• Records supplied:

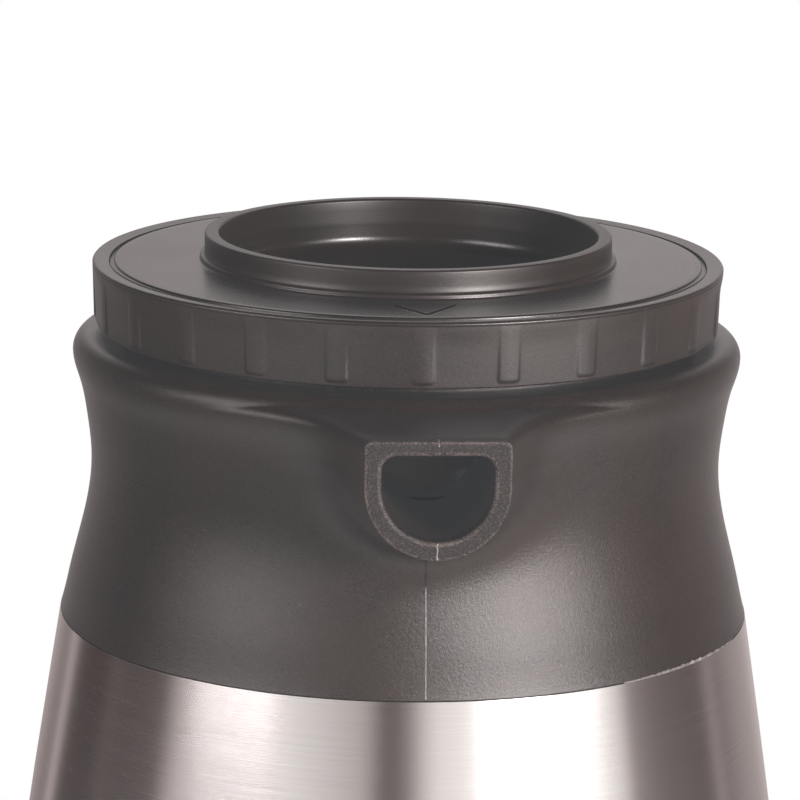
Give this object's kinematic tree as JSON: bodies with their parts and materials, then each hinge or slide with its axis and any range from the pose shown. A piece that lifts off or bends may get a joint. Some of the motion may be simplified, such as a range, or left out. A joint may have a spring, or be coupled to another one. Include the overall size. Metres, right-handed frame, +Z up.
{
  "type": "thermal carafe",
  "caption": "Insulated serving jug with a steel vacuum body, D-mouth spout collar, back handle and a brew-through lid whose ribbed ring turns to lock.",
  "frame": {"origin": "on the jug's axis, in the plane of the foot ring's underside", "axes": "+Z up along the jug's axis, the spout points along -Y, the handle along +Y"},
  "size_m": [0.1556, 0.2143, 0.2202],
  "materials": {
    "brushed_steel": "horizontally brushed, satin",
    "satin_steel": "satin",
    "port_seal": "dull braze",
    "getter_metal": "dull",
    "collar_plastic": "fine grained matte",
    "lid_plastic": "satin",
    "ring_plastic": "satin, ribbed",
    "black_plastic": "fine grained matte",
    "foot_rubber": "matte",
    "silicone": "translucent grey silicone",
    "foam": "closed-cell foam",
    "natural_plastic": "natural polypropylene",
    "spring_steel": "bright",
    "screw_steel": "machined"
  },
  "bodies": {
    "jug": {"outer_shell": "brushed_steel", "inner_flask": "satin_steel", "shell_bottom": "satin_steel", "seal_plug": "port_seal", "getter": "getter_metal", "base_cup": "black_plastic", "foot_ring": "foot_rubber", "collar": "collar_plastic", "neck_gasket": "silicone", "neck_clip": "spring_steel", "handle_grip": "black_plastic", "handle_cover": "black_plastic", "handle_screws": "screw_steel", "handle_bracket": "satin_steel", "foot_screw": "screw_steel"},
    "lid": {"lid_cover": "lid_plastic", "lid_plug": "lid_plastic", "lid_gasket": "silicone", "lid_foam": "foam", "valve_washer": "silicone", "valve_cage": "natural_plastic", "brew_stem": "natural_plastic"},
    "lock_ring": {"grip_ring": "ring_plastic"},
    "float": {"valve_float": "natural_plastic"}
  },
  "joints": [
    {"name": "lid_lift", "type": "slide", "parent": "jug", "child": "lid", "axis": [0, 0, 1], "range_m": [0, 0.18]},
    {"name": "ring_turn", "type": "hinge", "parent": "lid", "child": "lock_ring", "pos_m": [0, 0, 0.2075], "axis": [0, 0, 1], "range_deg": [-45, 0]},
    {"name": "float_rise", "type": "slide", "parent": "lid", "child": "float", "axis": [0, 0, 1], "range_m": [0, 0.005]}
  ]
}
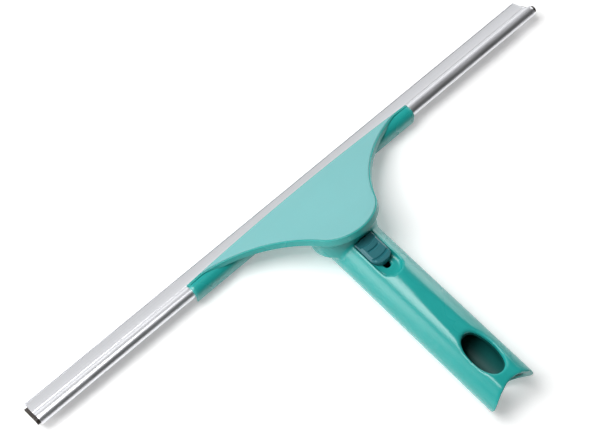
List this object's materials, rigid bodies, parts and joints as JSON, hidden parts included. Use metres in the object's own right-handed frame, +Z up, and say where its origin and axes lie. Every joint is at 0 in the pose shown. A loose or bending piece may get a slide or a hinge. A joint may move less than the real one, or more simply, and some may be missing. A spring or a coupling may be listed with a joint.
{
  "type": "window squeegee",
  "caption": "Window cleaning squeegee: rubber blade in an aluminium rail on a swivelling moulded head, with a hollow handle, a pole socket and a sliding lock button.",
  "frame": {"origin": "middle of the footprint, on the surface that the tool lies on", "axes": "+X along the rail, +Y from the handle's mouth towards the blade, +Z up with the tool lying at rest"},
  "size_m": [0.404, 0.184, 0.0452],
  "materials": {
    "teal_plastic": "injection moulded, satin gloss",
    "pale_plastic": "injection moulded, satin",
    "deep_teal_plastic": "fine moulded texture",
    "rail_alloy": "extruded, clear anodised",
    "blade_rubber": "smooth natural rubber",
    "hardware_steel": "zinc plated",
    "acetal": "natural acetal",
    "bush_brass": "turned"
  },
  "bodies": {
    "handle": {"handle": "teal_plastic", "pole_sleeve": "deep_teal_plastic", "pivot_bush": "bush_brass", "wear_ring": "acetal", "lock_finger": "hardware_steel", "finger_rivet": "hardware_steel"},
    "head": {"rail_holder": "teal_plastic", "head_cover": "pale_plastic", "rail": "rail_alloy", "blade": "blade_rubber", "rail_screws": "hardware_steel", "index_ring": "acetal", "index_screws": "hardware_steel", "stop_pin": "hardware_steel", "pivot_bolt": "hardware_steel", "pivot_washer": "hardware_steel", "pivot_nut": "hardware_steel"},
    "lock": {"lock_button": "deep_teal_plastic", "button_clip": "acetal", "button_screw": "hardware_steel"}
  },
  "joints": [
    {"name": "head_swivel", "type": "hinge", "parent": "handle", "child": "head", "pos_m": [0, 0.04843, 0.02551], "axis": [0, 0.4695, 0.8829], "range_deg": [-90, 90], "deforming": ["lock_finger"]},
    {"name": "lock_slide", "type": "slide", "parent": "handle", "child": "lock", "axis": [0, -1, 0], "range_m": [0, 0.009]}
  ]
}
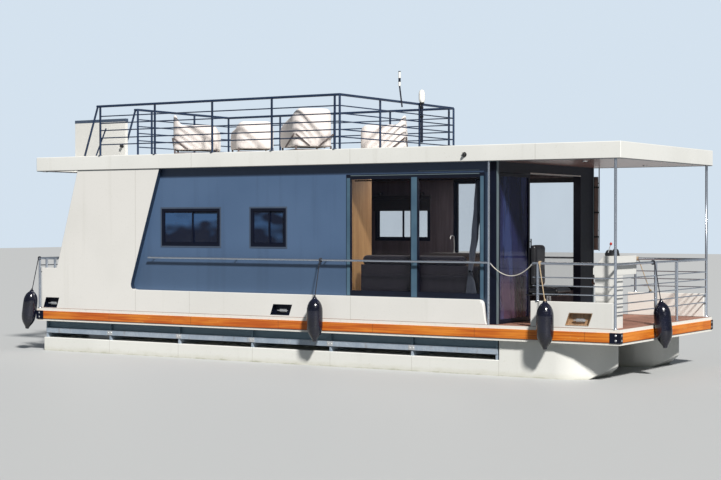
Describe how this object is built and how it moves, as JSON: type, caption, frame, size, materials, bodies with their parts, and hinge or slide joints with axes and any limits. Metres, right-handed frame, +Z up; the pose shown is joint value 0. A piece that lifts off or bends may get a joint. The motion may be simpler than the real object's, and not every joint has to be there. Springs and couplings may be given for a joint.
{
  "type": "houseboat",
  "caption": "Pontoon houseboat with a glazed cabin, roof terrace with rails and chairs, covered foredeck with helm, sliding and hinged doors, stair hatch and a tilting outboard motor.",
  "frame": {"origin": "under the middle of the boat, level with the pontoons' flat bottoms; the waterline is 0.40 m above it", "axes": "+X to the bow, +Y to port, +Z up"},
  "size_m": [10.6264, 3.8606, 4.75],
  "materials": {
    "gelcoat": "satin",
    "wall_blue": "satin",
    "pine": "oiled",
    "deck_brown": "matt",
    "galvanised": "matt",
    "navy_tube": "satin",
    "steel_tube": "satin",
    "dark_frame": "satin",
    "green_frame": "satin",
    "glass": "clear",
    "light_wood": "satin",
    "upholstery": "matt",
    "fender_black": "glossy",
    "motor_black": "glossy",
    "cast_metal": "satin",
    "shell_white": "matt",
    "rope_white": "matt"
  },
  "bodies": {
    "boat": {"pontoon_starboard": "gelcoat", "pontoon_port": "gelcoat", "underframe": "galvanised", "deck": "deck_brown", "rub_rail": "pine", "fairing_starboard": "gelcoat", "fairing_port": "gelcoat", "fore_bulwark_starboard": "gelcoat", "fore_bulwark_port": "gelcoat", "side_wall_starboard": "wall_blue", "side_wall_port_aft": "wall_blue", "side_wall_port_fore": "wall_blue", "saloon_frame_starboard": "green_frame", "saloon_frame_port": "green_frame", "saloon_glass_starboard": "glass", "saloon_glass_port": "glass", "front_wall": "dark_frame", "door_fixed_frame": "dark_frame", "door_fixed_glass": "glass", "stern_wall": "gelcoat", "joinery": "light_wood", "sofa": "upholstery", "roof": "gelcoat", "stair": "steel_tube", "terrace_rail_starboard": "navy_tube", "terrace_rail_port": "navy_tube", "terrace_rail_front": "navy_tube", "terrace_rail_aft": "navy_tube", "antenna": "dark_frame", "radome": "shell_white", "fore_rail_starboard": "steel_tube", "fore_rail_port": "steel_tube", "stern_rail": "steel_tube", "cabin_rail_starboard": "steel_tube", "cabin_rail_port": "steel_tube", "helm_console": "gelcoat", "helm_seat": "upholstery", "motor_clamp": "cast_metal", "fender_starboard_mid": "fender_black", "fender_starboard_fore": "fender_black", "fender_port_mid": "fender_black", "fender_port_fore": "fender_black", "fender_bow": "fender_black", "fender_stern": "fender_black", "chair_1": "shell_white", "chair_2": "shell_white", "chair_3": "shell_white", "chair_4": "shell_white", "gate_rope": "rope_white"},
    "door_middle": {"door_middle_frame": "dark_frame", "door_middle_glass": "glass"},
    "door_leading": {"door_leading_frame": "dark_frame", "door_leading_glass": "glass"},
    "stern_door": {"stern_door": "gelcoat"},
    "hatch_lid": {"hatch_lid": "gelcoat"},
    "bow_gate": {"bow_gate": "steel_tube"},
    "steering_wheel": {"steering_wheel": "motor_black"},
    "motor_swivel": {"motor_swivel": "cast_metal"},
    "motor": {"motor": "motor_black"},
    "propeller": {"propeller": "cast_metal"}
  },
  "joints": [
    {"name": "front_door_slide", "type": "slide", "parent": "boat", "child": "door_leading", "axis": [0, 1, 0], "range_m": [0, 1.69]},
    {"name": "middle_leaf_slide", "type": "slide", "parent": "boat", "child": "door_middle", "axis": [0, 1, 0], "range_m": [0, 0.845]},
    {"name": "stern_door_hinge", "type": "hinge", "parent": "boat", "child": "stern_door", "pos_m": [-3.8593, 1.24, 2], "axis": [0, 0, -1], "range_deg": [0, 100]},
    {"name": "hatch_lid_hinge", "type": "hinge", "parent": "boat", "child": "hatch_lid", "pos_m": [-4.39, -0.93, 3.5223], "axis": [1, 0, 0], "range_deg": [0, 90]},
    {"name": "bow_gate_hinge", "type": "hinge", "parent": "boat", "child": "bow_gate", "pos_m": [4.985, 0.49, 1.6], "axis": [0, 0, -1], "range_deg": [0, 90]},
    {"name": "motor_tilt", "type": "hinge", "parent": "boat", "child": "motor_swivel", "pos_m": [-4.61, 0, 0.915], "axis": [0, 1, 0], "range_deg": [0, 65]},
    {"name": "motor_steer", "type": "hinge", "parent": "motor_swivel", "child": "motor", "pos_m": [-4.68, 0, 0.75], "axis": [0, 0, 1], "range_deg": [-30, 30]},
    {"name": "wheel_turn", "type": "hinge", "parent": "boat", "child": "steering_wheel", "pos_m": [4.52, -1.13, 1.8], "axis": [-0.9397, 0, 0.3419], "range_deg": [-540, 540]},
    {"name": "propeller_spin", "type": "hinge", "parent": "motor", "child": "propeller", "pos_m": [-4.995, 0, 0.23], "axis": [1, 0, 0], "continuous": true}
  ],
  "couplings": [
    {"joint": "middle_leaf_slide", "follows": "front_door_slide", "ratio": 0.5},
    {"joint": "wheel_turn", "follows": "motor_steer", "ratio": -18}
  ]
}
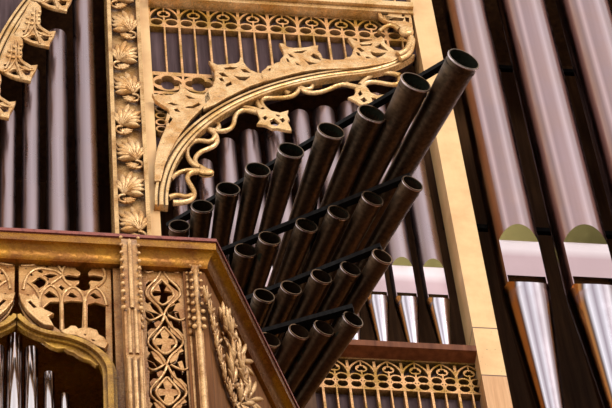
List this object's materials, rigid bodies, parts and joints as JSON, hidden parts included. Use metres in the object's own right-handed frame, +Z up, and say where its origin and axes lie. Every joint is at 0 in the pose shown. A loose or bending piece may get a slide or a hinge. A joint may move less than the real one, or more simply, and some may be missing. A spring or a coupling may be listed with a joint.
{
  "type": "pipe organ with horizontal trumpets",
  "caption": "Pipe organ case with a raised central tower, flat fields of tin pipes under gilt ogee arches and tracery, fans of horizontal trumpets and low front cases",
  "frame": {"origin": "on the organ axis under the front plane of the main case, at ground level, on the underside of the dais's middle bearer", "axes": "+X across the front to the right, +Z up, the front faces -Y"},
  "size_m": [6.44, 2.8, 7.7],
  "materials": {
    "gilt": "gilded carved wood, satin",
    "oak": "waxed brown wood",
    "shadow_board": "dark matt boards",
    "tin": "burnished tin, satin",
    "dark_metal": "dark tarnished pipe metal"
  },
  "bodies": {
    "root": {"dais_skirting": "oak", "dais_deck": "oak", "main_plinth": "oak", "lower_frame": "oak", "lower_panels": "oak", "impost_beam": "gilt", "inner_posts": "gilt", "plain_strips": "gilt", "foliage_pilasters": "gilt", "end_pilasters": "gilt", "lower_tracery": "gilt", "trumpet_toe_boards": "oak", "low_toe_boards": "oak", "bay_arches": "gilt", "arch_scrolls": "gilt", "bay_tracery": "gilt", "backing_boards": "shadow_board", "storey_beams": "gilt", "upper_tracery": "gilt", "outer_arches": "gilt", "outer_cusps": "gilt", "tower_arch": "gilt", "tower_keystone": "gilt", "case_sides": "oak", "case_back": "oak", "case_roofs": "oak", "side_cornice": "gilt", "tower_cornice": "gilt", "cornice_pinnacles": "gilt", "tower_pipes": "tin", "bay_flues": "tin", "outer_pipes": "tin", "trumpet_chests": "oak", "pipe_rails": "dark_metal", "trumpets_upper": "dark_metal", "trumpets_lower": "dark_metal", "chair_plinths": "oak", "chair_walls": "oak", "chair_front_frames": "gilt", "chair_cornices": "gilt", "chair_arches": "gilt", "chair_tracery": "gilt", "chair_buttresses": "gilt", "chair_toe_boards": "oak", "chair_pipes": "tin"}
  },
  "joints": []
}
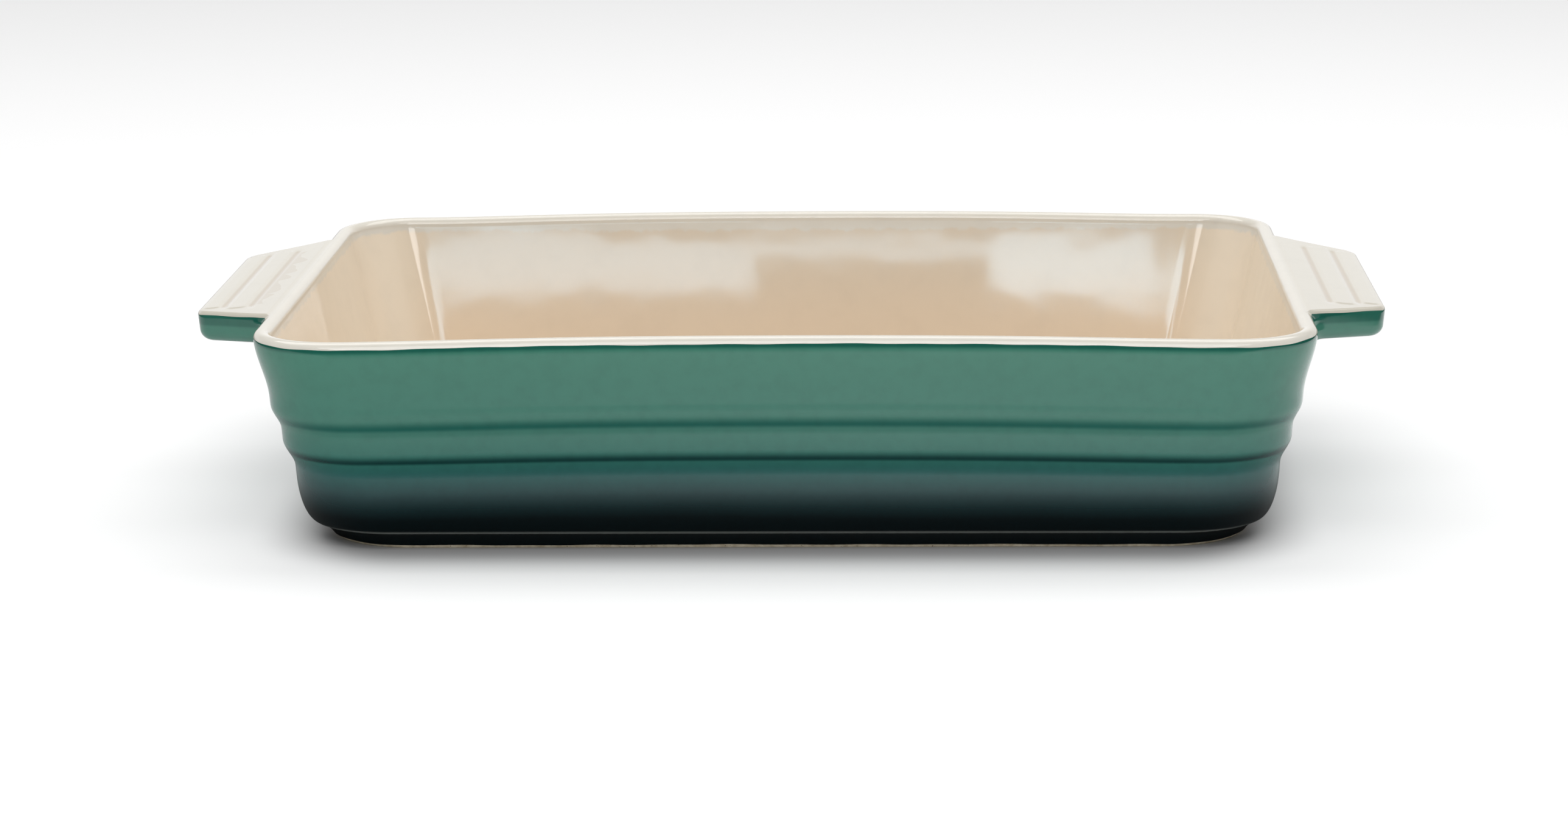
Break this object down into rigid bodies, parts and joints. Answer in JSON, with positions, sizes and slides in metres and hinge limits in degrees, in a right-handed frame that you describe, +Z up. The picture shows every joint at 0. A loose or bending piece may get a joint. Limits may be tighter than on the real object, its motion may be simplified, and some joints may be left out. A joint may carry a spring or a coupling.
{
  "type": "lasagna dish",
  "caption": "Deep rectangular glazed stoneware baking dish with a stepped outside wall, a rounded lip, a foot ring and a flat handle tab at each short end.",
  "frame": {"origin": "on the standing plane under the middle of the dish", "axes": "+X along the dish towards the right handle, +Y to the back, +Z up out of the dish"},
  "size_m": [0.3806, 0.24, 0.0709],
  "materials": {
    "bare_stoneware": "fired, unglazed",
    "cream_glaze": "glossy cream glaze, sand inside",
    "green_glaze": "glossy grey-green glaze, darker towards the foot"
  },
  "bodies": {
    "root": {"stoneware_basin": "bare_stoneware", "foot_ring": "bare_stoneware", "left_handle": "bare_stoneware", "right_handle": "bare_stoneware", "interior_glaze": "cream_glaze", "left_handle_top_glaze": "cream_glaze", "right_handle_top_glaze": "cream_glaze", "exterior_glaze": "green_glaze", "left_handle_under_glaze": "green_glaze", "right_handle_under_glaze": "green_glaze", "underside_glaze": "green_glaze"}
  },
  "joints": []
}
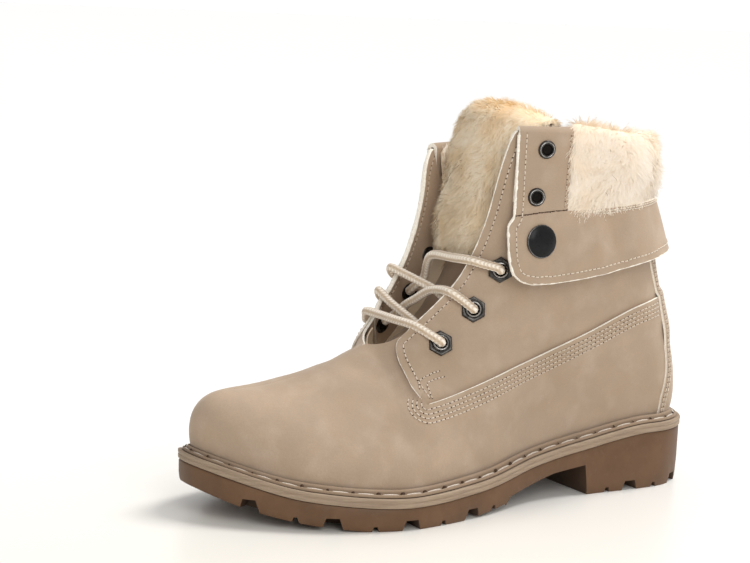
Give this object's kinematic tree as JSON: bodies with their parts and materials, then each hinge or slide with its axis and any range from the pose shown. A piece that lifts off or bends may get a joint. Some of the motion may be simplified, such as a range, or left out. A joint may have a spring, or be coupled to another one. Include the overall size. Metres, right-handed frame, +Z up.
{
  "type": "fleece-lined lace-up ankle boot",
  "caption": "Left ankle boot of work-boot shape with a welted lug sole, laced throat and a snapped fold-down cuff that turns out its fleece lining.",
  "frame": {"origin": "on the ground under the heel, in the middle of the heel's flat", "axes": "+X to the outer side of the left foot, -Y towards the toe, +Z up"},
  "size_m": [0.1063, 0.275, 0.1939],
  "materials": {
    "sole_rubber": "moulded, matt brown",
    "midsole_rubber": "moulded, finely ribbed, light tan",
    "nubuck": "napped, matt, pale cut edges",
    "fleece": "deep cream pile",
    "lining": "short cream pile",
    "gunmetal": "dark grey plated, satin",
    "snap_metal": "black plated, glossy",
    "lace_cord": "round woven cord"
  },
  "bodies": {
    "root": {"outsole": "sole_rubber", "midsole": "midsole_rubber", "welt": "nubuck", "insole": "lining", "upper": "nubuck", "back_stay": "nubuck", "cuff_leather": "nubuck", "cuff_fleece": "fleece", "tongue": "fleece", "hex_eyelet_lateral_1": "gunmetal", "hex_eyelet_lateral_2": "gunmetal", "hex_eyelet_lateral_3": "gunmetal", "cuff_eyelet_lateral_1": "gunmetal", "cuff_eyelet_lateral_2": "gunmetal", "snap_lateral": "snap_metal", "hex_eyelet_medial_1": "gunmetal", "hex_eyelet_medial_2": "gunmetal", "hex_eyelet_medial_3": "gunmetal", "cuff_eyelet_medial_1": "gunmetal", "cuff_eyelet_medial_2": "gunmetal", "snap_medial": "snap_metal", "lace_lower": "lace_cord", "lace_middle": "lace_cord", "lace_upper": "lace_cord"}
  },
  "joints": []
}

• Work to be completed: Indicate how many lines of the material contain the string "limits", giving the number and nothing more.

• Response to the exercise: 2